Measurement for optimisation
When reporting carbon, comprehensive calculations are difficult, but important. When optimizing carbon, it is often unnecessary to do a fully accurate calculation. What matters is the relative carbon of two different scenarios, and this may be simpler to calculate. If you can figure out what the slope looks like, you can optimize by going down the slope, even if you do not have absolute values.
Load and other performance metrics as a proxy for carbon emissions
Although it is not as accurate as a proper measurement, our performance and carbon measurements show a loose—but useful—correlation between performance metrics and energy consumption. For example, if a change to an application means it can handle the same volume of requests with the same memory footprint and reduced CPU load, it is almost certainly using less energy (assuming the change was not to offload processing elsewhere). Similarly, reductions in memory footprint or network traffic, assuming all else stays the same, are likely to be improvements in carbon emissions.
Cost as a proxy for carbon emissions
Another potentially useful proxy for carbon emissions is cost. The cost for cloud computing is (usually) quite visible, and it can be a useful heuristic. There are, however, limitations:
- Coal fired electricity can be cheap in the short term. When using cost as a proxy, we need to compare apples with apples.
- Even if the overall trends go in the same direction, it is not linear. For example, in the density experiments discussed earlier, the price difference between Quarkus and the traditional cloud-native framework was US$26.08 vs US$9.15, and the carbon difference was 7.1g vs 3.3g. The price difference was greater than the carbon difference (a factor of three vs a factor of two). This ratio is specific to the us-east-1 region. In other regions with cleaner energy, large changes in cost would be associated with even smaller carbon differences.

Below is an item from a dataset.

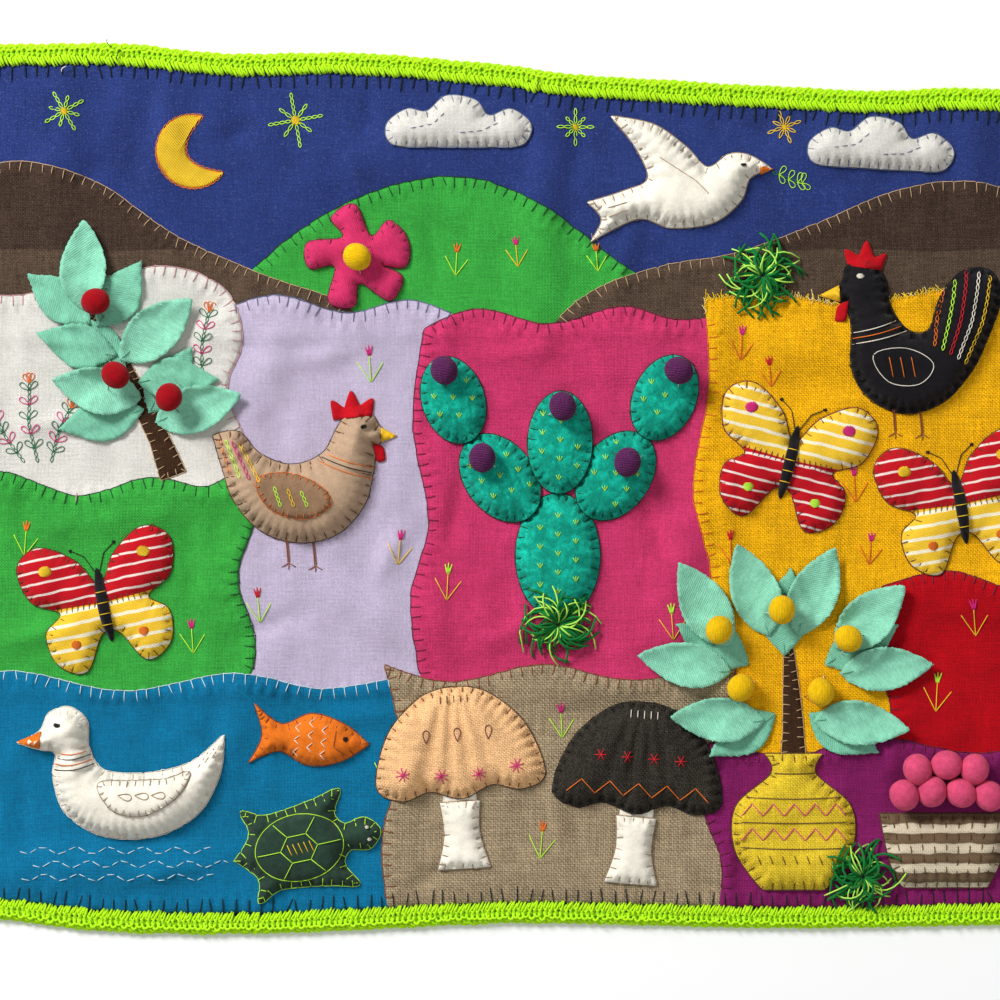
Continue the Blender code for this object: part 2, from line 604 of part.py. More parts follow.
def strand(body, root, way, reach, rise):
    """One strand of yarn: three-sided, out of the tuft's core, over and down to the cloth."""
    rings = []
    for share in (0.0, 0.45, 1.0):
        x = root.x + math.cos(way) * reach * share
        y = root.y + math.sin(way) * reach * share
        arch = rise * math.sin(math.pi * share)
        floor = pile_top(x, y, 0.3 * reach) + SEAM + STRAND_RADIUS
        z = max(root.z if share == 0 else floor, root.z * (1 - share) + floor * share + arch)
        radius = STRAND_RADIUS * (1.0 - 0.35 * share)
        side = Vector((-math.sin(way), math.cos(way), 0))
        ring = []
        for k in range(3):
            turn = math.pi / 2 + 2 * math.pi * k / 3
            offset = side * (radius * math.cos(turn)) + Vector((0, 0, radius * math.sin(turn)))
            ring.append(body.verts.new(Vector((x, y, z)) + offset))
        rings.append(ring)
    for first, second in zip(rings, rings[1:]):
        for k in range(3):
            n = (k + 1) % 3
            body.faces.new([first[k], first[n], second[n], second[k]])
    body.faces.new(rings[0])
    body.faces.new(rings[-1])


def tuft(piece):
    """A yarn tuft: strands that spread from a small sewn core, in a low ring and a steep one."""
    base = pile_top(piece.x, piece.y, TUFT_CORE_RADIUS) + SEAM
    core = bmesh.new()
    bmesh.ops.create_cone(
        core, cap_ends=True, segments=12, radius1=TUFT_CORE_RADIUS,
        radius2=TUFT_CORE_RADIUS * 0.75, depth=TUFT_CORE_TALL,
    )
    bmesh.ops.translate(core, vec=(piece.x, piece.y, base + TUFT_CORE_TALL / 2), verts=core.verts[:])
    strands = bmesh.new()
    low_count = TUFT_STRANDS * 2 // 3
    for k in range(TUFT_STRANDS):
        low = k < low_count
        share = k / low_count if low else (k - low_count + 0.4) / (TUFT_STRANDS - low_count)
        way = 2 * math.pi * share + math.radians(piece.turn)
        wobble = 0.82 + 0.18 * math.sin(5.3 * k + piece.turn)
        start = TUFT_CORE_RADIUS * (0.78 if low else 0.48)
        height = base + TUFT_CORE_TALL * (0.35 if low else 0.80)
        root = Vector((piece.x + start * math.cos(way), piece.y + start * math.sin(way), height))
        reach = (piece.reach if low else piece.reach * 0.62) * wobble
        strand(strands, root, way, reach, 0.0022 if low else 0.0050)
    bmesh.ops.triangulate(strands, faces=strands.faces[:])
    bmesh.ops.recalc_face_normals(strands, faces=strands.faces[:])
    joined(piece.name, plain_object("core", core), [plain_object("strands", strands)], "grass")


def main():
    for obj in list(bpy.data.objects):
        bpy.data.objects.remove(obj)
    ground_cloth()
    edgings()
    for piece in PUFFS:
        puff(piece)
    for pad in CACTUS_PADS:
        cactus_pad(pad)
    for piece in SPRAY_LEAVES + VINE_LEAVES:
        leaf(piece)
    for piece in BALLS:
        ball(piece)
    ball_heap()
    for piece in TUFTS:
        tuft(piece)


main()
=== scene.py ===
"""The looks of the arpillera: cloth patches, sewing, embroidery, crochet, stuffed pieces and weaves.

Metres. RELIEF is a height map of all that has been laid so far. Each piece takes its underside from it
and then raises it, so the order of the calls in main() is the order of sewing, as in the CAD.
"""

import math
from collections import defaultdict, namedtuple

import bmesh
import bpy
import numpy as np
from mathutils import Matrix, Vector
from mathutils.geometry import delaunay_2d_cdt


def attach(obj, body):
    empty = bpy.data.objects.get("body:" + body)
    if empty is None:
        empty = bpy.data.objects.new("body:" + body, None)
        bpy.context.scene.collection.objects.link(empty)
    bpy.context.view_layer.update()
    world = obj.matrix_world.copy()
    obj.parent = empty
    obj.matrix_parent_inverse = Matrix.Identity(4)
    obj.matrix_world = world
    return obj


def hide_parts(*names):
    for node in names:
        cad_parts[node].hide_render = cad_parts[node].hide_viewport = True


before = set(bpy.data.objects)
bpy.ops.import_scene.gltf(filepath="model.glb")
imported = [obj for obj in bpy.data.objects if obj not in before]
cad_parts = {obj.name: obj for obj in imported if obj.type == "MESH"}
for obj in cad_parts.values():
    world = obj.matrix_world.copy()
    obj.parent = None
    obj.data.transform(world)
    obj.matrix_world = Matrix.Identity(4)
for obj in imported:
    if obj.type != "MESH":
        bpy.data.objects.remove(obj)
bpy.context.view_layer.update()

# The cloth, as in the CAD
EDGING_WIDE = 0.009
SEAM = 0.0003
BALL_RADIUS = 0.0063
BALL_FLATTENING = 0.9

# Layers of cloth, threads and their spacing
BACKING_TOP = 0.0025
LAYER = 0.0004
THREAD = 0.00023
RAW_ABOVE = 0.079               # the yellow patch's top edge, left raw, lies above this
LEAF_THICK = 0.0008
LOOSE = 0.0001                  # a hair of room under a piece that lies loose
HEM_PITCH = 0.0056              # between a patch's hidden hem stitches
CROCHET_PITCH = 0.0047
CROCHET_HAIR_EVERY = 0.0003
BORDER_PITCH = 0.0055
BACKING_SUNK, PATCH_SUNK = 0.0009, 0.0007       # how far a cloth gives way under those sewn over it

# The camera, in the photograph's place
SHOWN_WIDTH = 0.45
CAMERA_HEIGHT = 1.8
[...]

The model can be made more concrete, using some calibration. For example, once a breakdown of spend categories has been done, a business can work out a ratio between cloud costs and carbon similar to emitting $x metric tonnes of carbon for every $y million of cloud spend. This is known as economic input-output life cycle assessment. Industry-standard emissions factors are now becoming available for various categories of cloud spend. The model is necessarily coarse, but it can be convenient, simply because the financial data is so widely available and calculations are fast.
With those cautions, cost reductions can be a reasonable guide to carbon reductions, in situations where other factors stay the same.
Summary
Quarkus can reduce carbon emissions in a number of ways. Quarkus itself is a highly efficient runtime, and applications running on Quarkus will use fewer resources, and therefore, emit less carbon. This carbon reduction is automatic because no effort is required beyond the effort (if any) of migrating to Quarkus. It is passive, because you do not need to do anything except use Quarkus.
You can go further and get extra carbon savings. Quarkus enables more carbon-efficient architectures. For example, in many circumstances, the reactive option provided by Quarkus can yield carbon savings. At a hardware level, you may be able to change what you provision, and run your workloads on smaller machines. This saves the runtime energy, and it also saves the embodied carbon in the hardware.
Quarkus also supports elasticity, which means servers can be kept completely off until needed. In native mode, application instances come up near-instantaneously and so can handle high-bursty traffic with no degradation of quality.
For many scenarios, a hybrid model combining native and JVM instances may provide the optimum combination of high throughput, high carbon-efficiency at load, and low energy utilization at idle.
The results of the density test are consistent with the capacity test. To run the same workload, Quarkus required approximately two times less carbon than the traditional framework.
Red Hat build of Quarkus: Customer testimonials
Here are a few examples of Red Hat customers who have reduced resource usage by switching to Quarkus. These stories tell how Quarkus’s resource savings translate from the performance lab to production.
Lufthansa
Lufthansa Technik runs a digital platform called AVIATAR. To scale software development, they migrated to a microservices architecture. This improved developer productivity, but they noticed a negative effect on their resource usage. The AVIATAR application was composed of 100 services, each running in triplicate for high availability. Some services required significant CPU and memory; multiplied by three hundred service instances, the overall resource consumption of the microservices architecture was far too large. Lufthansa is now migrating services to Quarkus. The company is using a mix of native and JVM, depending on the service. Some services are even switching between the two.
Quarkus has also helped them to introduce serverless into the architecture, for further resource savings. The native applications come up rapidly enough Lufthansa can leave them switched off without degradation of service.
What has the outcome of the migration to Quarkus been? Lufthansa has observed the new services are using a third of the resources than previously. For example, the Quarkus version of the old 0.5 core 1 GB service requires only 200 millicores plus 200-400 MB of RAM per instance.
Vodafone
Vodafone is migrating part of their architecture from Spring Boot to Quarkus, to lower resource usage. In the past, some microservices required 1 GB of RAM when using Spring Boot. For production, they can now deploy a Quarkus microservice with 512 MB of RAM. “For 80 microservices, this is a big savings!” Christos Sotiriou, DXL technical lead at Vodafone Greece, emphasized. He added, “What Quarkus offers by default (without trying to optimize it) is 50%-60% more lightweight (in JVM mode) than what Spring offers after optimizations (taking care of dependencies, playing with JVM options, etc).” Although Vodafone’s primary motivation was cost, the lowered resource usage will also have green benefits. Read the success story to learn more about how Vodafone relies on Red Hat.
Decathlon
When designing their new VCStream messaging platform, Decathlon chose Quarkus partly for the ecological benefits of its low resource usage. The VCStream system has achieved impressive efficiency. Decathlon measured 1 million messages per minute throughput, per CPU per GB of memory. This was a greenfield application, implemented only once, so there is no comparison to a previous implementation.
With Quarkus, we could run 3 times denser deployments without sacrificing availability and response times of services.